Abraaj Group Arif Naqvi
Arif Naqvi, chief executive officer of Abraaj Capital Ltd., speaks at the Milken Institute Asia Summit in Singapore on September 15, 2017. Photographer: Vivek Prakash/Bloomberg

Institutional investors in emerging markets — from pension funds to endowments and sovereign wealth funds — are now tightening their due diligence, notes the global business publication. It points out that Abraaj funds had some of the most conservative investors in them.

“The fall of the private equity firm, which had $14bn of assets under management and was behind some of the biggest takeovers in the Middle East, has added a layer of complexity to dealmaking in what were already difficult jurisdictions in which to do business, say industry insiders.

“Investors entering the sector will have to carry out more stringent checks and balances, says a former adviser to Abraaj in Dubai, speaking on condition of anonymity. ‘Abraaj funds had some of the most conservative investors in them. They have layer upon layer of due diligence. And even then they failed to spot any issues,’ says the adviser. ‘They are going to be even more conservative now.'”
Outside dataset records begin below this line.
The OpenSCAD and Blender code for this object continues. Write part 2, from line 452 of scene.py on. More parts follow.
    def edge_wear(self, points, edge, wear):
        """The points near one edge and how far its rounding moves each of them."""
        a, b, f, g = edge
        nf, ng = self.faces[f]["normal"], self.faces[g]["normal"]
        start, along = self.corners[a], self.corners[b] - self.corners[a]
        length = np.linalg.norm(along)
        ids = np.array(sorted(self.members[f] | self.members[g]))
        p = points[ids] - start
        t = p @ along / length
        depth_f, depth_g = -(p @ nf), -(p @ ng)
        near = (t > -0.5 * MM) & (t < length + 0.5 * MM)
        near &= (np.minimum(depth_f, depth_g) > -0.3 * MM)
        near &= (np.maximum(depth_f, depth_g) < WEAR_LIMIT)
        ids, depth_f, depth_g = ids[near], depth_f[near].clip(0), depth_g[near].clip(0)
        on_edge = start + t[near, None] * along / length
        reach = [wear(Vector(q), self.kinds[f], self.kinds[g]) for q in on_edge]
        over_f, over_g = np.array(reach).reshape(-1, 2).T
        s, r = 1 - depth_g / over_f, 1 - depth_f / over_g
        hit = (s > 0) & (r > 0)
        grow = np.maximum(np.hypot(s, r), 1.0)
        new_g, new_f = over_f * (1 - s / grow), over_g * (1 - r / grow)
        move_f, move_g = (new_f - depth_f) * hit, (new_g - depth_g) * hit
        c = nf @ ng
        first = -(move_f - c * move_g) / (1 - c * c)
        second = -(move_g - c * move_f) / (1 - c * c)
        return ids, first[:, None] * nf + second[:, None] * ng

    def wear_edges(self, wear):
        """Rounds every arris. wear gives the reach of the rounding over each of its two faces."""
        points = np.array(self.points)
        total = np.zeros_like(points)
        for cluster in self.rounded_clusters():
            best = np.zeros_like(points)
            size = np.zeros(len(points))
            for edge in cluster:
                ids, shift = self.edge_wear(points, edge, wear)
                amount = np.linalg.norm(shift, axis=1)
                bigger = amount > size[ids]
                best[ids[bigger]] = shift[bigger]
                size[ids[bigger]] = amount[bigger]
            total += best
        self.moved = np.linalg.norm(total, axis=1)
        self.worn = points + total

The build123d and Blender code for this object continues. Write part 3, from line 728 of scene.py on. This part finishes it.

Investors cannot be passive in private equity funds, Ludovic Phalippou, a finance professor at the University of Oxford’s Saïd Business School, is reported as saying. He reckons Abraaj’s unravelling came about in part thanks to investors being better informed.
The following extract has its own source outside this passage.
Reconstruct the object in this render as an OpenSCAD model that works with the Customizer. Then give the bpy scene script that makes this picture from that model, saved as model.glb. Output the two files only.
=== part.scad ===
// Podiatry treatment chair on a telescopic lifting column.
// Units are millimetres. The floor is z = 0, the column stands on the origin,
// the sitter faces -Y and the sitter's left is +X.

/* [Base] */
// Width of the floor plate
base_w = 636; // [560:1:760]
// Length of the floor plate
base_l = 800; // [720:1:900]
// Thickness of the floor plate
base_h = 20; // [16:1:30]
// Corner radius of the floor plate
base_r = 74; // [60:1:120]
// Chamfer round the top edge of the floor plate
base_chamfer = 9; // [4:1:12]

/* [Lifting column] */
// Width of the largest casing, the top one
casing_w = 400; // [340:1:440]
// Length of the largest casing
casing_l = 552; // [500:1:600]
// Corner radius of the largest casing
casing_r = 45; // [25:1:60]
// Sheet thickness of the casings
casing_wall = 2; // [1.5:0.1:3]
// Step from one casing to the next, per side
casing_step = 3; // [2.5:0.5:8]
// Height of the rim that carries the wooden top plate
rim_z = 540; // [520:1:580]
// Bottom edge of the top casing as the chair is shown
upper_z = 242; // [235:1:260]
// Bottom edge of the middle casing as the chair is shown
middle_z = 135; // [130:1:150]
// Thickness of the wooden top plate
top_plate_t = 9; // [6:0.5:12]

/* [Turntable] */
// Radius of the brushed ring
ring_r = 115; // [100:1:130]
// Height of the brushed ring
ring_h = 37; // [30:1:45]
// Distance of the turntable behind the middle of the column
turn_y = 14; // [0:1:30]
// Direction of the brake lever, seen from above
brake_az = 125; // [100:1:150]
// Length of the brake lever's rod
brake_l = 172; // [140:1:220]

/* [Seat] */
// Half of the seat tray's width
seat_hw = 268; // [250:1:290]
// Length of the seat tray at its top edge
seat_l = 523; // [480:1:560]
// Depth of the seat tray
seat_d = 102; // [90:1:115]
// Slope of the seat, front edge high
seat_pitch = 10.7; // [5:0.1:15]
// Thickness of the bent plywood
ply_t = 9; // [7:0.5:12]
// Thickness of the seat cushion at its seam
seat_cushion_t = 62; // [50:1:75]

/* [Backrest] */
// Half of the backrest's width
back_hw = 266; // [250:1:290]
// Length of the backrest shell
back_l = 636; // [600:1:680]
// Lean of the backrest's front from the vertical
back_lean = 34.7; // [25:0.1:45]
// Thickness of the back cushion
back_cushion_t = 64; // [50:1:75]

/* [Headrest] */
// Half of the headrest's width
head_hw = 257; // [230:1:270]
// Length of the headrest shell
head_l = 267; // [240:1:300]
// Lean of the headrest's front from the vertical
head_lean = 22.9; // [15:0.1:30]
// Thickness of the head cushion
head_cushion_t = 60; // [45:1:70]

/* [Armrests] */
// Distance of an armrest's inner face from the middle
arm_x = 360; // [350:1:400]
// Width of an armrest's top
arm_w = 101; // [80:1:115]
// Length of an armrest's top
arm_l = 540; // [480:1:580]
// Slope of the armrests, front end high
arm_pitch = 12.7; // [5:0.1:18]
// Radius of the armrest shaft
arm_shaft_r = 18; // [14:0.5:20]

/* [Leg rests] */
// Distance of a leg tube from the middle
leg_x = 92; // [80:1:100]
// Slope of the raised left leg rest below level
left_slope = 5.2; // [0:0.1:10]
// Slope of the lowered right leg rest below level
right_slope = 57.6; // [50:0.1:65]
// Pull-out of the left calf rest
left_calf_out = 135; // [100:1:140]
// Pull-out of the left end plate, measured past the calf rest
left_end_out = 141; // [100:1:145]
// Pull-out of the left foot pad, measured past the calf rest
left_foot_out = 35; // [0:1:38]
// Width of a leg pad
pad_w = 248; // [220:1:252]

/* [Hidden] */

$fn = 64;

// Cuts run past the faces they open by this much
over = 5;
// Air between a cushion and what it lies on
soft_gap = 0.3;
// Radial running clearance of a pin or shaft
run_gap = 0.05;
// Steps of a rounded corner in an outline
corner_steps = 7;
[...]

“The next step will be to have mechanisms in place so that these sorts of things do not happen in the first place,” Phalippou told the FT.

Abraaj has always denied any wrongdoing, says the publication.
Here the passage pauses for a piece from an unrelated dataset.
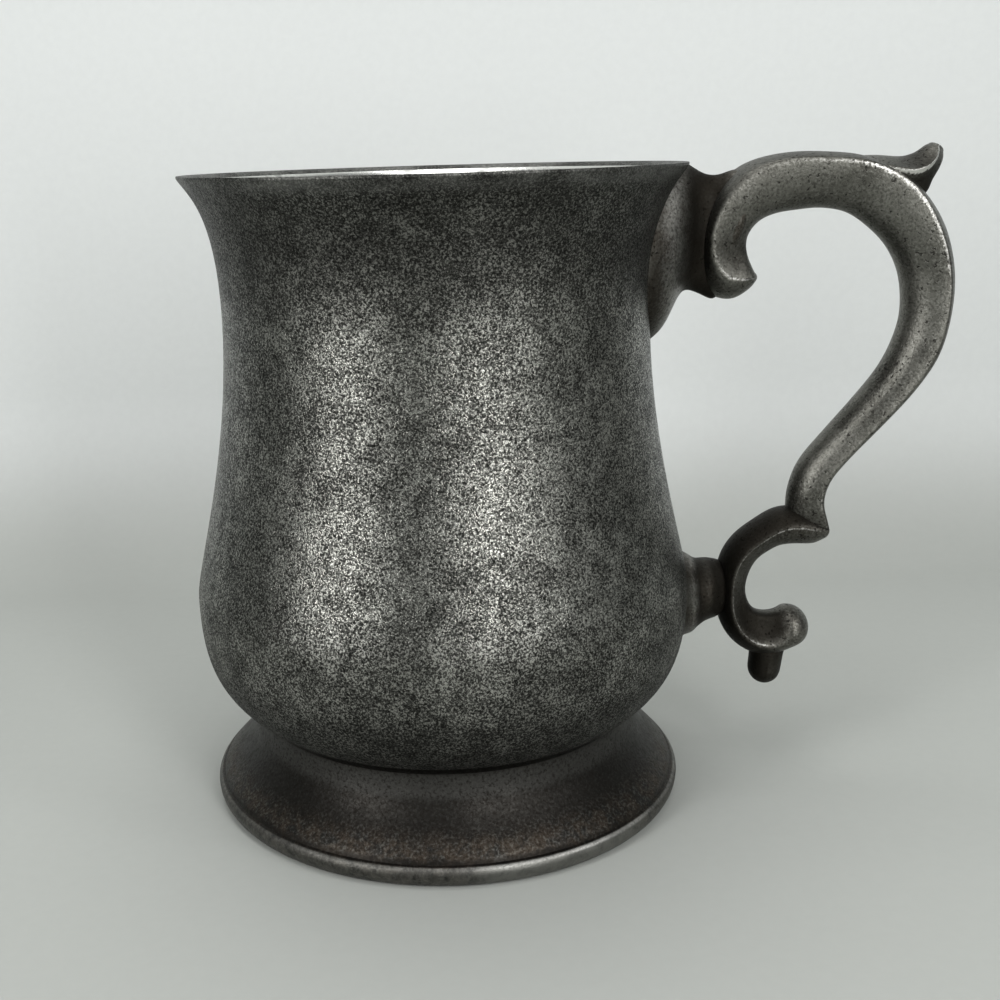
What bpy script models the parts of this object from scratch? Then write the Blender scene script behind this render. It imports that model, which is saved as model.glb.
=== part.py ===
"""Bell-shaped metal tankard on a spread foot, with a double scroll handle.

The cup is a turned wall with an out-turned lip. A floor disc lies in its lower
opening, and both stand on a hollow turned foot. The handle is one upper S
scroll with a curled end and a thumb spur, butted on a lower C scroll with a
hanging tail. Two cast lugs carry the scrolls on the cup's wall.

Sizes are in millimetres and become metres when a mesh is made. The cup's axis
is X = Y = 0 while the pieces are shaped, the table is Z = 0 and the handle
points along +X. One empty then moves the whole tankard sideways, so that the
middle of its bounding box stands over the world's origin.
"""

import math

import bpy
import bmesh
from mathutils import Vector

# Fit between pieces, and how far a cutter reaches past what it cuts
CLEARANCE = 0.3
CUTTER_MARGIN = 12.0

# Cup
TOTAL_HEIGHT = 118.0
LIP_RADIUS = 45.4
LIP_ROUNDING = 0.7
LIP_FLAT = 1.17
THROAT_RADIUS = 39.1
THROAT_DROP = 25.0
BELLY_RADIUS = 47.0
BELLY_HEIGHT = 40.7
CUP_WALL = 2.2

# Curves of the cup's side: each end's pull, as a share of its span's height or width
LIP_PULL = Vector((0.27, 0.45))
THROAT_PULL_UP = 0.76
THROAT_PULL_DOWN = 0.476
BELLY_PULL_UP = 0.095
BELLY_PULL_DOWN = 0.5
SEAM_PULL = Vector((0.82, 0.245))

# Seam between cup, floor and foot
SEAM_RADIUS = 38.9
SEAM_HEIGHT = 19.1
FLANGE_WIDTH = 4.4
FLANGE_THICKNESS = 2.8
FLANGE_FILLET = 1.1
FLOOR_THICKNESS = 2.4
FLOOR_CHAMFER = 0.4

# Foot: the shoulder and the neck are set in from the seam, the edge's rounding
# and the contact ring from the foot's own radius
SHOULDER_INSET = 1.0
NECK_INSET = 2.0
NECK_DROP = 1.6
FOOT_RADIUS = 45.7
FOOT_EDGE_HEIGHT = 3.8
FOOT_EDGE_ROUNDING = 0.7
FOOT_HEEL_ROUNDING = 0.2
CONTACT_INSET = 1.6
CONTACT_WIDTH = 1.4
FOOT_WALL = 2.2
LEDGE_THICKNESS = 3.0
LEDGE_WIDTH = 3.0

# The foot's edge: heights of its widest line and its heel, as shares of the edge
BULGE_LEVEL = 0.68
HEEL_LEVEL = 0.3

# Curve of the foot's slope: each end's pull, as a share of the slope
NECK_PULL = 0.55
EDGE_PULL = Vector((0.35, 0.3))

# Handle's places on the cup
UPPER_LUG_DROP = 16.0
UPPER_LUG_LENGTH = 9.5
LOWER_LUG_HEIGHT = 37.0
LOWER_LUG_LENGTH = 6.3

# How far the lugs reach into the cup's wall and the scrolls before they are cut
UPPER_LUG_SINK = 3.0
UPPER_LUG_BITE = 4.1
LOWER_LUG_SINK = 2.0
LOWER_LUG_BITE = 1.2

# Handle's sections: how far the back stands proud of the two side ridges
UPPER_CROWN = 2.2
LOWER_CROWN = 3.0
SPUR_CROWN = 1.0
TAIL_CROWN = 1.0

# Handle's rounded ends
CURL_END = 1.0
SPUR_END = 0.8
LOWER_TIP_END = 0.6
BULB_END = 3.8
TAIL_END = 3.2

# Facets
TURN_STEPS = 48
SPAN_STEPS = 3
DOME_STEPS = 3
LUG_SIDES = 16
CREASE_ANGLE = 35.0

# Scrolls: each station has a point on the back, a point on the inner side and
# the width across the handle. Points are (out, up) from a seat.

# Upper scroll from the tip of its curl, measured from the upper seat, which is
# the back of the curl
UPPER_STATIONS = (
    ((10.5, -5.8), (10.0, -4.6), 3.5),
    ((8.6, -7.1), (9.1, -2.6), 7.0),
    ((5.6, -8.4), (8.5, -0.8), 10.0),
    ((2.0, -7.6), (8.3, 0.6), 11.0),
    ((-0.1, -4.0), (8.3, 1.8), 11.5),
    ((-0.4, 1.0), (8.5, 3.0), 12.0),
    ((0.6, 6.6), (9.3, 4.5), 12.3),
    ((3.2, 11.4), (10.9, 5.9), 12.5),
    ((8.0, 15.3), (13.6, 6.7), 12.5),
    ((14.6, 17.1), (16.8, 7.0), 12.5),
    ((22.1, 17.1), (21.3, 7.1), 12.5),
    ((29.2, 16.0), (26.0, 6.1), 12.8),
    ((36.8, 11.9), (30.3, 3.2), 13.0),
    ((42.6, 5.2), (33.9, -0.5), 12.8),
    ((45.6, -2.6), (36.3, -5.4), 12.5),
    ((46.2, -10.8), (37.1, -11.5), 12.0),
    ((44.6, -19.4), (36.3, -16.4), 11.6),
)

# The rest of the upper scroll, measured from the lower seat, which is the back
# of the lower scroll
MIDDLE_STATIONS = (
    ((36.0, 38.6), (29.5, 43.0), 11.2),
    ((30.0, 31.6), (24.8, 36.7), 10.8),
    ((24.9, 26.0), (19.7, 30.7), 10.4),
    ((21.1, 21.3), (15.2, 25.1), 10.0),
    ((20.0, 17.4), (13.2, 19.8), 9.8),
)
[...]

Read also: The controversy at Abraaj is the latest to involve KPMG – The Wall Street Journal

“Attracting private equity investment to emerging economies has traditionally been challenging. By some measures, returns are more compelling in developed economies than in so-called frontier ones. The British Venture Capital Association, a private equity industry body, calculates that funds managed or advised from the UK produce an average annual internal rate of return — a closely watched measure of profitability — of 13.7%, after charges.

“This compares with a cumulative IRR of 4.4% from African investments over a five-year period to the end of last year, according to the Africa Private Equity and Venture Capital Fund Index. Big names have retreated from some corners of emerging markets. KKR, for example, disbanded its Africa team because of a lack of sizeable deals last year.”

Many investors have been put off emerging markets by recent currency volatility and political upheaval in some jurisdictions, according to the FT. “Yet some warn that being too downbeat on the sector risks missing out on opportunities. Private equity firms point to the high valuations of companies in the US and Europe as a reason to explore emerging markets now.”

A major risk factor is the variable quality of managers in the sector, according to Rupesh Madlani, chief executive of GSCM, an investment firm focused on emerging markets. “But there are enormous opportunities to deliver returns because in developed countries the process can be more competitive than in emerging markets, which allows investors to get better prices,” he tells the Financial Times.

After Abraaj, though, investors are likely to proceed in dealmaking with far greater caution. The bottom line: “Investors wanted to believe in a story where one firm was big enough to take care of all of emerging markets and didn’t take care of proper due diligence,” says a manager at a rival private equity group based in Turkey, who declined to be named. “It was lazy investors who created this monster,” he added.